Improving grass production on Dairylink farms

29th August 2015

Improving grass production on Dairylink farms

Dairylink adviser Conail Keown highlights the importance of reseeding and examines how one project farmer is managing the task.

One of the key targets for all Dairylink Ireland project farmers is to increase grass growth capacity on their farm.

Every project farm situation is unique in terms of varying soil type, local climatic conditions, stocking rates and the management capabilities of the particular farmer.

The impact that these factors have on both grass growth and the quantity of grass utilised still remains to be seen on all the project farms, where grass measurement is currently taking place.

On average, only 7.5t of grazed grass is utilised per hectare on Irish farms, but data from the best commercial and research dairy farms indicate that this can be increased significantly.

With grass clearly the cheapest feed available, increasing growth and utilisation will result in improved farm profitability.

Research and analysis from Teagasc profit monitor and PastureBase Ireland has illustrated that by increasing grass utilisation by 1t/ha, net profit can be increased by £190/ha (€260/ha).

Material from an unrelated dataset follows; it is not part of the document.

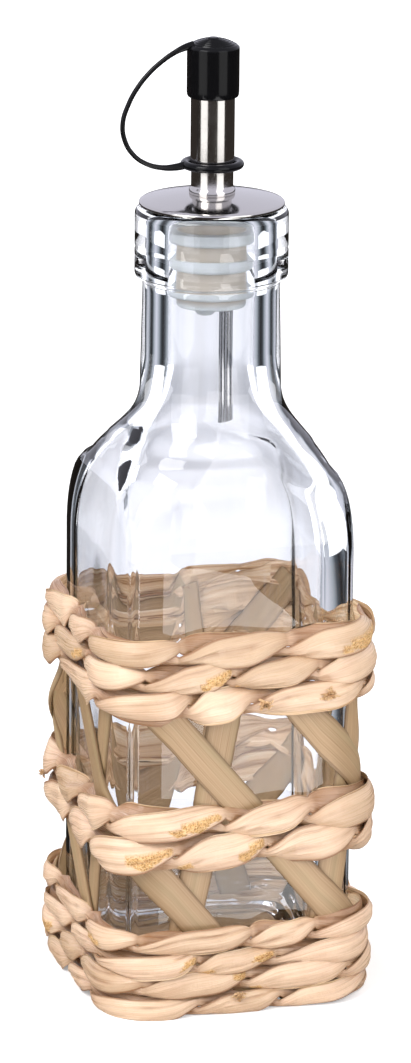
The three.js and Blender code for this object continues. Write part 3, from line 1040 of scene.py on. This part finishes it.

A key driver for increasing grass growth capacity on project farms is the weekly measurement of grass cover and the subsequent use of online grassland software to analyse grass production data. This provides the basis for the decisions made on Dairylink farms.

Soil fertility management

Soil fertility is critically important for grass growth. Approximately 90% of soil sampled in Ireland is limited in one of the three major factors that affect soil fertility – pH, phosphorus (P) and potassium (K). Soil samples taken on Dairylink farms show that 55% of soil was found to be deficient in either pH, P or K.

The ideal level for grass growth is pH 6.3, as this maximises the availability of nitrogen (N), P and K.

Applying lime to increase soil pH will increase nutrient uptake and therefore DM yield. It will also improve the long-term persistency of perennial ryegrass in the sward.

Recent research from Moorepark illustrated that lime applied at a rate of 5t/ha to soil with pH 5.3 increased grass production by 1.5t DM/ha in the following two years. Research has also highlighted soils with P and K at index 3 (index 2 based on NI soil analysis) will grow approximately 1.5t DM/ha per year more grass than soils with index 1.

Upgrading soils with poor fertility status is essential for the future of milk production in order to allow farmers to fully capitalise on the cheapest feed available to them.

Farmer focus

David Brady, Stradone, Co Cavan

Newly reseeded areas on some Dairylink farms have established well this year due to ideal growing conditions.

David Brady, based in Stradone, Co Cavan, reseeded 10% of his grazing platform recently, but heavy rain after completion of the reseeding disturbed the seedbed.

However, David has since patched the areas that were worst affected and the reseed is now looking good.

David’s key reason for the reseed was lack of productive perennial ryegrass in the old swards and research has illustrated that swards with low proportions of perennial ryegrass are costing farmers up to £250/ha (€342/ha) per year due to the loss of grass DM production and reduced nitrogen utilising efficiency.

If the cost of reseeding is estimated at £600/ha (€822/ha), the increased profitability of the reseed would cover the reseeding cost in just over two years. It is for this reason that reseeding is one of the most cost-effective investments dairy farmers can make.

Three paddocks on the Brady farm were completely reseeded this year.

Before the plough moved in, the field had new drains installed and old drains were improved. David also took the opportunity to tidy hedgerows and to fix paddock entrances and the areas around water troughs.

David has used alternative reseeding techniques on the farm in the past, but has found that the best results are achieved when the plough is used, as this seems to aid drainage on the farm.

The old swards were killed off with glyphosate before the ploughing.

Grass seed was selected to suit the soil type (heavy and wet). David used late-heading diploid varieties at a rate of 14kg/acre.

He is now planning a post-emergence spray to control docks and all other weeds, which will be applied approximately six weeks after establishment, which will be just before the paddock’s first grazing.

David said: “Management of a new reseed through spraying and grazing is critical on the farm and I consider it equally as important as the method used to reseed in the first place.

“Early grazing allows light into the base of the plant to encourage tillering and I will graze these paddocks with the cows if conditions allow.

“However, given the late stage in the year and current ground conditions, these areas may not carry cows and I may well use young stock for the job.”

The first grazing of a new reseed can be completed at a pre-grazing yield of 600kg to 1,000kg DM/ha (2,100 to 2,500kg DM/ha total cover).

Frequent grazing of the reseed at low pre-grazing yields during the first year of establishment will benefit the sward. The aim is to produce a uniform, well-tillered, dense sward.

If possible, a reseed should not be closed for silage in the first year of production, as the shading effect of heavy covers of grass will inhibit tillering of the grass plant, resulting in an open sward, which is liable to weed establishment.